By Jenet Krol
Krol@hometownnewsol.com
CAPE CANAVERAL - If you've recently visited a Web site and taken a 360-degree virtual tour of a hotel room, a piece of real estate, or a new automobile, you've used technology developed thanks to experiments aboard the International Space Station.
Originally developed to help astronauts with remote docking of spacecraft and to guide space robots, the 360-degree digital representations now help consumers on a daily basis.
And, while hundreds of people routinely watch the shuttles blasting off to carry the equipment necessary for experiments aboard the International Space Station, few know just what has been going on up there for the past decade.
Since 2000, astronauts aboard the ISS have conducted experiments on the effects of micro gravity on human physiology and have tested new materials for future space exploration.
"One challenge we have is that it takes time for the results of our experiments to turn into benefits for everyone," said Julie Robinson, program scientist-International Space Station, based at the Johnson Space Center in Houston. "People are familiar with the spinoffs of the Apollo mission, but don't know what the Space Station is doing now. The clinical trial and research and development trial processes take a little while."
For example, a microencapsulated system for medicine was recently patented and is entering the testing phase on Earth.
Astronauts aboard the ISS tested a way of encapsulating a drug in a microcapsule to target a specific area of the body when injected. Their research focused on prostate cancer in mice.
"After the Columbia accident happened, we couldn't make anymore in space. Instead we sharpened our pencils, because we knew this was a desirable system to have, and developed a machine to make the microcapsules on Earth," said Ms. Robinson.
Tests to discover the effects of micro gravity on human beings, in preparation for extended space flight, has yielded some medical discoveries, such as the discovery that some types of microorganisms grow faster in space than on Earth.
"Usually something that starts as exploration research benefits us here on Earth," said Ms. Robison.
The National Lab Pathfinder Vaccine is using the space environment to find vaccines for bacteria such as Salmonella and methicillin-resistant Staphylococcus aureus, or MRSA, an infection that is resistant to many antibiotics, said Ms. Robinson.
"When a microorganism is in space, it doesn't have any shearing forces working on it and the cell walls become a perfect sphere.
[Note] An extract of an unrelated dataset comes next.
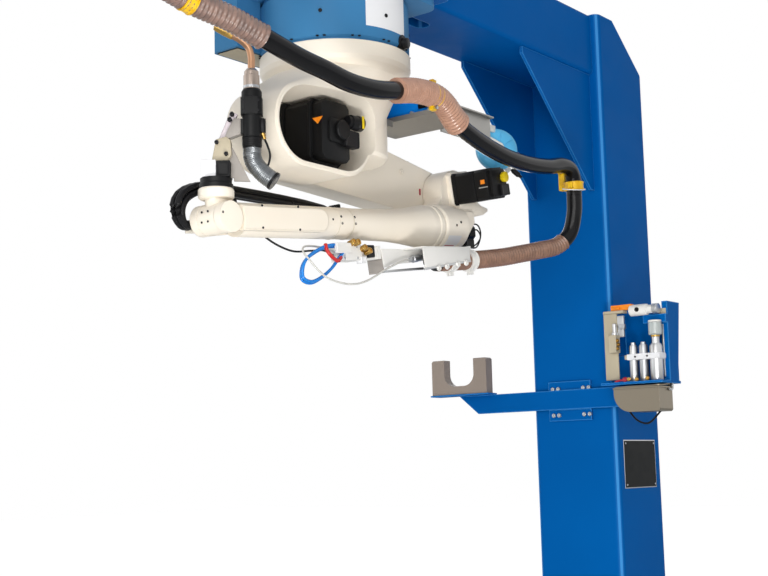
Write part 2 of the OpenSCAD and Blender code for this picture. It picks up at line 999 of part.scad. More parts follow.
// Cover plate on the near side, with a round rear end
module forearm_cover() {
  end_s = 320;
  color(cream)
    at_forearm()
      difference() {
        union() {
          translate([end_s, 0, 0]) {
            y_drum(30, -44, -20);
            y_drum(27, -47, -44);
          }
          slab([45, -44, -30], [end_s, -20, 30]);
          slab([47, -47, -27], [end_s, -44, 27]);
        }
        x_drum(forearm_r + 0.05, 0, 400);
        y_drum(wrist_r + 0.5, -60, 0);
      }
}

// Twin hoses to the wrist on the far side, in the forearm's own frame
route_wrist = [
  [599.8, 61, 7], [585, 61, 7], [570, 61, 7], [530, 62, 20], [450, 65, 50], [300, 68, 70],
  [150, 71, 84], [60, 72, 91], [5, 72, 88], [-38, 72, 70],
  [-57, 72, 42], [-54, 72, 14], [-38, 72, -6], [-26, 72, -9], [-12.2, 72, -9]
];

module wrist_cable() {
  color(black)
    at_forearm()
      for (y = [-8.4, 8.4])
        tube([for (p = smooth(route_wrist, 2)) p + [0, y, 0]], 16, 8);
}

// Wrist and tool

module wrist() {
  color(cream)
    at_tool() {
      y_drum(wrist_r - 1, -fork_half + 0.4, fork_half - 0.4);
      rotate_extrude()
        polygon([
          [0, 0], [26, 0], [26, 44], [38, 46], [42, 50], [42, 66],
          [40, 70], [0, 70]
        ]);
    }
}

module tool_flange() {
  z = 70 + gap;
  color(black)
    at_tool()
      rotate_extrude()
        polygon([
          [0, z], [40, z], [40, z + 10], [37, z + 12], [37, z + 24], [0, z + 24]
        ]);
}

// The tool lies in an upright plane turned this far from +X
tool_turn = -52;
torch_off = 85;

module torch_mount() {
  z0 = 94 + gap;
  color(grey)
    at_tool()
      rotate(tool_turn) {
        xz_extrude(-28, 28)
          polygon([
            [-32, z0], [36, z0], [36, 130], [30, 136], [-26, 136], [-32, 130]
          ]);
        xz_extrude(-14, 14)
          polygon([
            [-8, 135], [30, 135], [38, 150], [36, 184], [26, 192], [2, 186]
          ]);
        xz_extrude(-4, 4)
          polygon([
            [30, 96], [42, 96], [42, 86], [80, 86], [39, 168], [30, 168]
          ]);
        xz_extrude(-12, 12)
          polygon([
            [20, 184], [torch_off - 25, 198], [torch_off - 25, 234],
            [44, 236], [28, 206]
          ]);
        translate([15, 0, 182])
          rotate([0, 23, 0])
            cylinder(r = 8, h = 74);
      }
}

module torch_body() {
  color(black)
    at_tool()
      rotate(tool_turn)
        translate([torch_off, 0, 0]) {
          rotate_extrude()
            polygon([
              [0, 164], [19.5, 164], [22.5, 168], [22.5, 188], [21, 190],
              [22.5, 192], [22.5, 244], [0, 244]
            ]);
          slab([-25, -12, 198], [-18, 12, 234]);
          translate([0, 0, 243])
            linear_extrude(42)
              polygon(cut_square(50, 43, 9));
          translate([0, 0, 285])
            cylinder(r = 24, h = 15);
          translate([0, 0, 300])
            cylinder(r1 = 24, r2 = 20.5, h = 6);
        }
}

module torch_neck() {
  z = 306 + gap;
  color("peru")
    at_tool()
      rotate(tool_turn) {
        translate([torch_off, 0, 0])
          rotate_extrude()
            polygon([
              [0, z], [19, z], [19, z + 34], [17, z + 37], [17, z + 44],
              [12, z + 50], [0, z + 50]
            ]);
        tube(
          smooth([
            for (p = [[85, 356], [85, 385], [79, 408], [62, 426], [40, 440]])
              [p[0], 0, p[1]]], 3), 17);
        translate([40, 0, 440])
          rotate([0, -62, 0]) {
            cylinder(r = 10.5, h = 35);
            translate([0, 0, 35])
              cylinder(r1 = 10.5, r2 = 8, h = 10);
          }
      }
}

module torch_conduit() {
  color(grey)
    at_tool()
      rotate(tool_turn)
        tube(
          smooth([
            for (p = [
              [85, 163.7], [85, 155], [85, 146], [92, 127], [112, 103], [137, 84]
            ])
              [p[0], 0, p[1]]], 3), 43, 12);
}

base_plate();
foot_ribs();
column();
beam();
knee_gussets();
mount_plate();
robot_base();
connector_box();
hose_boom();
hose_clamp_beam();
hose_beam();
shelf_arm();
torch_rest();
station_frame();
station_cutter();
station_cylinders();
drip_tray();
nameplate();
swivel();
shoulder_motor();
wire_feeder();
feeder_bracket();
spring_balancer();
hose_holder();
hose_hanger();
hose_swivel();
lower_arm();
hose_rear();
elbow();
elbow_motor();
roll_motor();
hose_bracket();
hose_clamps();
valve_block();
air_lines();
hose_elbow();
forearm();
forearm_cover();
wrist_cable();
wrist();
tool_flange();
torch_mount();
torch_body();
torch_neck();
torch_conduit();
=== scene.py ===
# Robot positioner: looks for the gallows mast, the welding robot that hangs
# from its beam, the dress hose and the torch cleaning station. Blender works
# in metres; the helpers below take millimetres, as a workshop drawing does.
from math import cos, pi, radians, sin
import bpy
from mathutils import Matrix, Vector


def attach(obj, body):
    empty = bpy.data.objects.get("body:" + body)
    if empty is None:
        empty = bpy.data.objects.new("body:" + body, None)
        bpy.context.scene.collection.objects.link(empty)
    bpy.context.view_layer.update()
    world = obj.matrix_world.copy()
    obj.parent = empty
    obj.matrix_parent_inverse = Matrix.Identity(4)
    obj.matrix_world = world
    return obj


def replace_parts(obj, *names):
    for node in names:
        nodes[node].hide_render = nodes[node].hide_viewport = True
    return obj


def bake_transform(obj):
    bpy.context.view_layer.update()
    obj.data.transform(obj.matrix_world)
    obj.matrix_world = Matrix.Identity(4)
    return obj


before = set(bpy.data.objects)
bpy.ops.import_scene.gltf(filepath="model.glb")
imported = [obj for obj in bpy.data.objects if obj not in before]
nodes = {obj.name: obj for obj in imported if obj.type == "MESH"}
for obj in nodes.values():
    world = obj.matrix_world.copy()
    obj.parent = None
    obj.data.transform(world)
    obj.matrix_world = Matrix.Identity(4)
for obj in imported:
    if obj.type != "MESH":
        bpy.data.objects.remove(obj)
scene = bpy.context.scene
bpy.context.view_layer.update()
MM = 0.001
link = scene.collection.objects.link
move = Matrix.Translation


def turn(degrees, axis):
    """A turn about an axis."""
    return Matrix.Rotation(radians(degrees), 4, axis)


# ------ Camera

LENS, FILM = 62.4, 36.0
CAMERA_PLACE = (-3.883, -2.176, 1.246)
# Degrees: round the upright, up from straight down, and a slight roll
HEADING, TILT_UP, ROLL = -51.82, 97.7, -1.39

cam_data = bpy.data.cameras.new("camera")
cam_data.lens = LENS
cam_data.sensor_width = FILM
cam_data.clip_end = 60.0
camera = bpy.data.objects.new("camera", cam_data)
link(camera)
camera.matrix_world = move(CAMERA_PLACE) @ turn(HEADING, "Z") @ turn(TILT_UP, "X") @ turn(ROLL, "Z")
scene.camera = camera
scene.view_settings.view_transform = "Standard"

# ------ Materials


def srgb(code):
    """A hex colour such as 1A2B3C as linear red, green, blue and alpha."""
    parts = [int(code[i:i + 2], 16) / 255 for i in (0, 2, 4)]
    linear = [c / 12.92 if c <= 0.04045 else ((c + 0.055) / 1.055) ** 2.4 for c in parts]
    return (*linear, 1.0)


def node(tree, kind, settings=None, **links):
    """Adds a shader node. settings go to its properties or, by name or number, to its inputs."""
    made = tree.nodes.new("ShaderNode" + kind)
    for key, value in (settings or {}).items():
        if isinstance(key, int) or key in made.inputs:
            made.inputs[key].default_value = value
        else:
            setattr(made, key, value)
    for key, socket in links.items():
        name = int(key[1:]) if key[0] == "i" and key[1:].isdigit() else key.replace("_", " ")
        tree.links.new(socket, made.inputs[name])
    return made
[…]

All of those physical changes affect their gene expression and their ability to cause a disease."
Introducing these organisms into a novel, challenging environment gives researchers ideas of genes to use as targets in fighting these organisms that they otherwise wouldn't know were involved, she said.
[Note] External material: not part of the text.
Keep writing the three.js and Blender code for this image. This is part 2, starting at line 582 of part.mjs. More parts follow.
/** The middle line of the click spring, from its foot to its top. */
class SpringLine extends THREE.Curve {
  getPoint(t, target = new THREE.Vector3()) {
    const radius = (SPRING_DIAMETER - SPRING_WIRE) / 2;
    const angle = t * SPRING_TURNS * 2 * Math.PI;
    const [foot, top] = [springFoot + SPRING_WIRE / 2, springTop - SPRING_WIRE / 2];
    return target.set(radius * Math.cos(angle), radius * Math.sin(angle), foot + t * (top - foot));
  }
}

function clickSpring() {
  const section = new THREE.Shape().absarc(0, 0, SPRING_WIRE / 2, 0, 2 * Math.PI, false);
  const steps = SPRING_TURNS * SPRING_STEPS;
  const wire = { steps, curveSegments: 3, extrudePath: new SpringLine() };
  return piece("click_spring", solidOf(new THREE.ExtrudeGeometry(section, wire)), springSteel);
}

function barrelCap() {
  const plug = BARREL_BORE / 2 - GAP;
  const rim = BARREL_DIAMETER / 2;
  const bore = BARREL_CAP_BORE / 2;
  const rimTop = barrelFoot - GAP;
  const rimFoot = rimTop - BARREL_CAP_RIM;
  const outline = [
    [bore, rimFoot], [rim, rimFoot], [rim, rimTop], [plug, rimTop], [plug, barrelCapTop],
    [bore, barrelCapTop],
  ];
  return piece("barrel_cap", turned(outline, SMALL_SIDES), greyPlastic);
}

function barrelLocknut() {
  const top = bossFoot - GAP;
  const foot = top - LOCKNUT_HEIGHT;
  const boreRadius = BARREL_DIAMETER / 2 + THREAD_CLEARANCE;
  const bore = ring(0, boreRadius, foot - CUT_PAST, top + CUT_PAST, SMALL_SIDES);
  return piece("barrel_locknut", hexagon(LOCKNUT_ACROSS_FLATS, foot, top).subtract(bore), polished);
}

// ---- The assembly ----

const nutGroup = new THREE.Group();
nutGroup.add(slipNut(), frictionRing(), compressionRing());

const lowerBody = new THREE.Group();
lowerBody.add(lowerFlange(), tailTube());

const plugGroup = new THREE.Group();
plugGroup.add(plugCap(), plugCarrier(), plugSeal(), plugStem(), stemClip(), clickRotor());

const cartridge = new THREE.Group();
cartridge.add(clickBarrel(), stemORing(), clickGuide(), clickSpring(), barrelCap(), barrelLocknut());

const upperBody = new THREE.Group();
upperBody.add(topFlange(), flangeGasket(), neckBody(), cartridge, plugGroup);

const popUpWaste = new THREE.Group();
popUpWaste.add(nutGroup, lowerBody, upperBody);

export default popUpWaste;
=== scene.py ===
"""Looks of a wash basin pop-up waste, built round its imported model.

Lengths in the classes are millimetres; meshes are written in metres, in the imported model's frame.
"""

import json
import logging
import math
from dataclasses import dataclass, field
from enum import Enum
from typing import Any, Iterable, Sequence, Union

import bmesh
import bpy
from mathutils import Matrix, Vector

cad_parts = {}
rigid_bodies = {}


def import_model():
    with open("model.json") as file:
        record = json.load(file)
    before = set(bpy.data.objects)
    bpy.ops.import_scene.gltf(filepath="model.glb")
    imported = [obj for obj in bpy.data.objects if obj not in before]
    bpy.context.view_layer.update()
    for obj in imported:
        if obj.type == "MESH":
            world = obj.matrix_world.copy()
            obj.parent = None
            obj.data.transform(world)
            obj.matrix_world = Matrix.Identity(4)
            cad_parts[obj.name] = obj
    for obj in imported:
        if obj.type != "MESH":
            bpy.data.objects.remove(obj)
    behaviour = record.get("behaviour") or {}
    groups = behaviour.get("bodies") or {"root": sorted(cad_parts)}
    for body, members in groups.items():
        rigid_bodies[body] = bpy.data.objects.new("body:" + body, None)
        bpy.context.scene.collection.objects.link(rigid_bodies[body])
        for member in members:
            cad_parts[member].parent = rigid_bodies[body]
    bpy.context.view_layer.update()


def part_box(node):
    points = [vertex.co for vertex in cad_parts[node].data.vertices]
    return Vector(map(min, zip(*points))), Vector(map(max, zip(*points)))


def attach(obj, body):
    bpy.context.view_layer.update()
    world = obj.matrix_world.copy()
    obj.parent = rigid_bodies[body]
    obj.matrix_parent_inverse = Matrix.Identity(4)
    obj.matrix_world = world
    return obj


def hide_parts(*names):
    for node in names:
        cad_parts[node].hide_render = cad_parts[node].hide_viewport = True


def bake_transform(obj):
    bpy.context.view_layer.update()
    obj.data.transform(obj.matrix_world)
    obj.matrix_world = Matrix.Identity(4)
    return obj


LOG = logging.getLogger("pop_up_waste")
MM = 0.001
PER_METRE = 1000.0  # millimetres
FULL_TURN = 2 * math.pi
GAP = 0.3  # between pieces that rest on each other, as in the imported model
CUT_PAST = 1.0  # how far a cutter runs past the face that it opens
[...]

The Materials ISS Experiment brings new materials to the ISS with each mission. The MISSE articles are mounted outside the station and exposed to the space environment to see what will be durable in space for future missions, said Ms. Johnson.
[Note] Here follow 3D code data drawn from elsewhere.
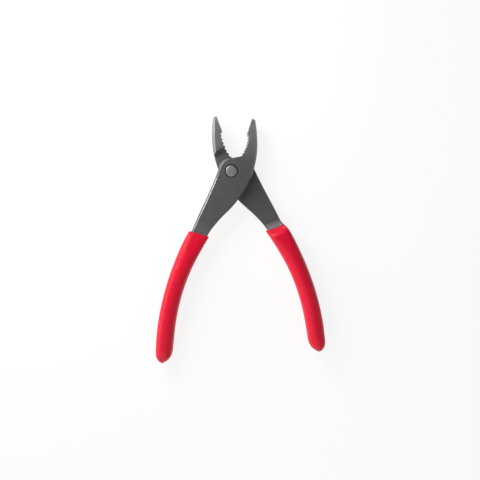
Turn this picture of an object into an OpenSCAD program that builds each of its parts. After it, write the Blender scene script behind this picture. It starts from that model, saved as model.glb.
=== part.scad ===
// Slip joint pliers with dipped grips, lying flat with the bolt upright.
// Origin: bolt axis, on the plane of the bolt's end. +Y runs to the jaws and +Z to the bolt's head.
// Each lever is drawn in its own frame: x is the distance from the plane where the closed jaws
// meet, y runs to the jaw tips, and z is the height above the plane between the two levers.
// The back lever is the front lever's drawing turned half round about y.

/* [Jaws] */
// Bolt axis to the jaw tips
jaw_len = 43.4; // [40:0.1:48]
// Closed jaws' meeting plane to the widest point of a jaw's back
head_w = 12.5; // [11.5:0.1:14]
// Width of each jaw at its tip
jaw_tip_w = 2.8; // [2:0.1:3.4]
// Thickness of a jaw at its root
jaw_t = 9.3; // [8.8:0.1:10]
// Thickness of a jaw at its tip
jaw_tip_t = 8.3; // [7.5:0.1:8.8]
// Length of the gripping flat at the tip
flat_len = 14; // [12:0.1:17]
// Gap between the flats of the closed jaws
jaw_gap = 0.1; // [0.06:0.02:0.2]
// Distance from the meeting plane to the deepest tooth valley
gullet_w = 3; // [2.4:0.1:3.4]
// Height of the front jaw's lowest tooth valley above the bolt axis
front_gullet_floor = 14; // [13:0.1:15]
// Height of the back jaw's lowest tooth valley above the bolt axis
back_gullet_floor = 12; // [11.5:0.1:13]
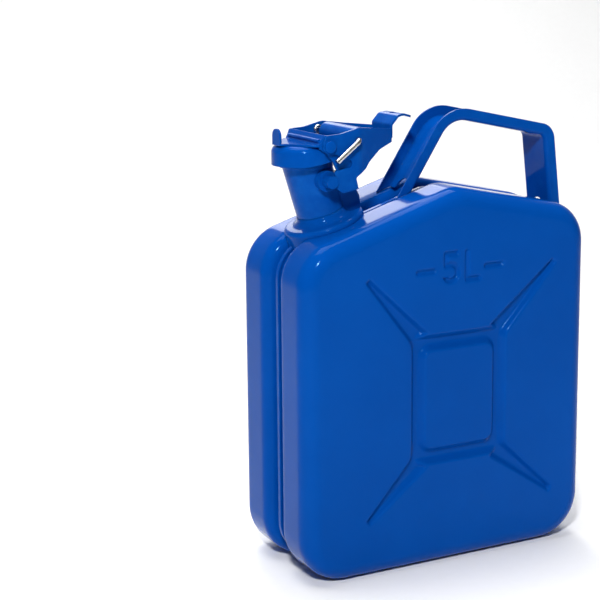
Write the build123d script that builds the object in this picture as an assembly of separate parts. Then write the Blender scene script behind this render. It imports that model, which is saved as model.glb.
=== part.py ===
from build123d import *

import math
import os

# Safety gas can: a pressed two-shell tank with a seam groove, a channel handle and a
# lever-locked pouring cap.  Sizes are in millimetres.  The origin is under the middle of the
# can, +Z is up, the spout leans toward -X and the handle rises toward +X.  The left face is at -Y.

# --- Tank -------------------------------------------------------------------------------------
BODY_WIDTH = 232.0            # along X
BODY_DEPTH = 100.0            # along Y
SHEET = 1.0                   # wall of the pressed shells
SIDE_TOP_FRONT = 232.2        # height where the sloping top would meet the spout-side wall
SIDE_TOP_REAR = 247.1         # the same for the wall under the back of the handle
PEAK = (5.9, 270.2)           # highest point of the top, before rounding
BOTTOM_RADIUS = 34.0
TOP_FRONT_RADIUS = 33.0
TOP_REAR_RADIUS = 30.0
PEAK_RADIUS = 25.0
FACE_EDGE_RADIUS = 12.3       # round from the broad faces into the walls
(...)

These experiments have taught researches how atomic oxygen, or a single oxygen molecule, which is very reactive and unstable, breaks down the bonds of compounds it reacts with.
"Researchers were able to fine-tune an atomic oxygen gun to remove one single layer of atomic oxygen off of an object," said Ms. Robinson. As a result, artwork that has been damaged by vandalism or fire has been restored.
Due to the current budget set by Congress, the time horizon for shutting down the International Space Station is set for 2015, said Ms. Robinson.